Almost nothing is known about the life of Diophantus. His place of birth is unknown and his arrival in Alexandria could have been at any time within a five-century period. In his writings Diophantus quotes Hyspicles and therefore must have lived after 150 BC; on the other hand his own work is quoted by Theon of Alexandria and therefore he must have lived before AD 364. A date around AD 250 is generally accepted.
Adams D-652; DSB IV, 110-19; Honeyman 890; Norman 641; Macclesfield 636 (this copy).
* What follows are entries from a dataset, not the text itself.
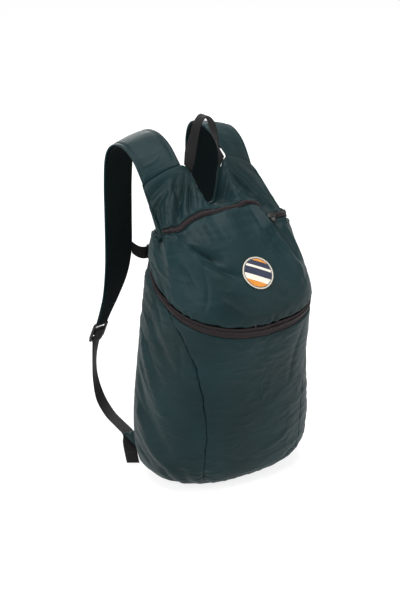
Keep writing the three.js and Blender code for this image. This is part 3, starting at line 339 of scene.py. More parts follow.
def skin_normal(angle, level):
    """Direction out of the smooth skin."""
    around = skin(angle + NUDGE_ANGLE, level) - skin(angle - NUDGE_ANGLE, level)
    above = np.minimum(level + NUDGE_LEVEL, TOP_LEVEL)
    below = np.maximum(level - NUDGE_LEVEL, 0)
    return unit(np.cross(around, skin(angle, above) - skin(angle, below)))


def per_level(angle, level):
    """Millimetres along the skin for one level."""
    above = np.minimum(level + NUDGE_LEVEL, TOP_LEVEL)
    run = skin(angle, above) - skin(angle, above - 2 * NUDGE_LEVEL)
    return np.linalg.norm(run, axis=-1) / (2 * NUDGE_LEVEL)


def per_degree(angle, level):
    """Millimetres along the skin for one degree."""
    return np.linalg.norm(skin(angle + NUDGE_ANGLE, level) - skin(angle - NUDGE_ANGLE, level), axis=-1)


def turned(angle):
    """The angle between -180 and 180 degrees."""
    return np.mod(angle + 180, 360) - 180


def lower_zip_level(angle):
    return smooth_table(LOWER_ZIP, np.abs(turned(angle)))


def upper_zip_level(angle):
    return smooth_table(UPPER_ZIP, angle)


def front_seam_angle(level):
    return smooth_table(FRONT_SEAM, level)


def back_seam_angle(level):
    return smooth_table(BACK_SEAM, level)


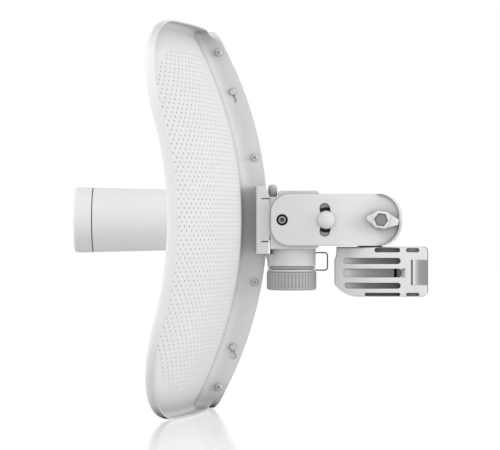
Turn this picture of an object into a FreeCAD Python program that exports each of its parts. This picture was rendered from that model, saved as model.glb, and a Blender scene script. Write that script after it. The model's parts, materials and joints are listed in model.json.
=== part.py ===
"""Outdoor wireless bridge: dish reflector, feed, radio housing, fork arm and pole clamp.

Frame: millimetres, +Z up. The origin is on the pole's axis at the pole saddle's mid-height.
The dish looks along -X. The seam of the two reflector halves lies in the plane Y = 0.
"""

import FreeCAD, Part
import math
import os

from FreeCAD import Vector

# Heights and axes
AXIS_Z = 46.3
PIVOT_X = -143.6
LOCK_X = -104.4
WING_X = -56.1
NECK_X = -134.7
POLE_R = 25.4
M6_FLATS = 10.0

# Reflector
APEX_X = -180.2
FOUR_F = 632.0
DISH_HALF_Y = 205.0
DISH_HALF_Z = 170.0
DISH_CORNER_R = 85.0
SHEET = 1.2
RIM_DEPTH = 9.6
FLANGE_R = 331.0
FLANGE_X = -156.5
CHAMFER_Z = 155.5
FLANGE_END_X = -211.7
FAR_FLANGE_END_X = -206.5
END_FLANGE_HALF_Y = 90.0
SPINE_HALF_Z = 22.0
SEAM_SCREW_Z = (150.3, 56.1, -56.1, -150.3)
SEAM_SCREW_X = (-200.5, -168.2, -168.2, -200.5)
STUD_X = -187.4
STUD_Z = (115.3, -114.4)
KEYHOLE_DROP = 7.6
KEYHOLE_ENTRY_R = 3.3
KEYHOLE_SLOT_R = 1.7
SEAM_THREAD_R = 1.5
SEAM_HOLE_R = 1.9
SEAM_HEAD_R = 3.2
STUD_R = 1.5
STUD_HEAD_R = 3.1

# Feed
FEED_FRONT_X = -329.3
FEED_SEAM_X = -312.4
FEED_CAP_R = 29.25
FEED_BASE_R = 26.0
FEED_BASE_X = -180.2
FEED_WALL = 2.0
BOARD_T = 1.2
BOARD_HALF_Z = 18.0
BOARD_X0 = -305.4
BOARD_X1 = -112.5
SUBREFLECTOR_R = 18.0
RADIATOR_R = 15.0
# each shield can: x0, x1, half height; each chip: x0, edge length, height
SHIELD_CANS = ((-296, -262, 13), (-252, -216, 15))
CAN_HEIGHT = 4.0
CAN_WALL = 0.4
CHIPS = ((-288, 12, 1.2), (-243, 14, 1.4), (-208, 9, 1.0))
PAD_T = 2.5
FIN_Z = (-12, -6, 0, 6, 12)

# Saddle and radio housing
SADDLE_X0 = -166.7
SADDLE_X1 = -154.1
SADDLE_HALF_Z = 30.3
SPINE_T = 5.0
SLIT_Z = (18.9, -19.3)
BODY_HALF_Y = 25.4
BODY_HALF_Z = 26.0
BODY_X0 = -154.0
BODY_SHELF_X = -146.4
BODY_SHELF_Z = 20.7
BODY_X1 = -109.1
BODY_WALL = 2.4
LUG_END_R = 15.6
LUG_WELL_R = 11.2
NECK_R = 21.65
NECK_BOTTOM_Z = 4.8
NECK_BORE_R = 15.0
SPIGOT_R = 19.2
SPIGOT_BOTTOM_Z = -9.0
LOCK_BOLT_R = 3.0
LOCK_HEAD_R = 8.1
LOCK_HEAD_T = 4.8
LOCK_DOME_R = 9.35
SLEEVE_R = 4.5
LOCK_SCREW_X = -151.6
LOCK_SCREW_R = 4.15
LOCK_SCREW_TOP_Z = 78.1
BUTTON_X = -123.3
BUTTON_Y = -3.2
BUTTON_R = 1.5
JACK_HALF_X = 8.0
JACK_HALF_Y = 7.0
JACK_BOTTOM_Z = 5.6
JACK_TOP_Z = 26.0
PLUG_HALF_X = 6.0
PLUG_HALF_Y = 4.0
PIN_PITCH = 1.02
PINS = 8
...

For a detailed analysis of the history, contents, and influence of the Arithmetica, see Chap. 4 of Katz & Parshall, Taming the Unknown, 2014. For what is known (and conjectured) about Diophantus and the history of the Arithmetica, see: Schappacher, ‘Diophantus of Alexandria: a text and its history’ (http://irma.math.unistra.fr/~schappa/NSch/Publications_files/1998cBis_Dioph.pdf).
Folio (307 x 200 mm), pp. [xii], 152, printers' device with inscription ‘Episcop’ on title, woodcut initials, printed marginal notes. Nineteenth-century half-morocco by Hatton, South Library bookplate on front paste-down (small sliver cut from centre of top of title page, first and last leaves a bit soiled, light foxing).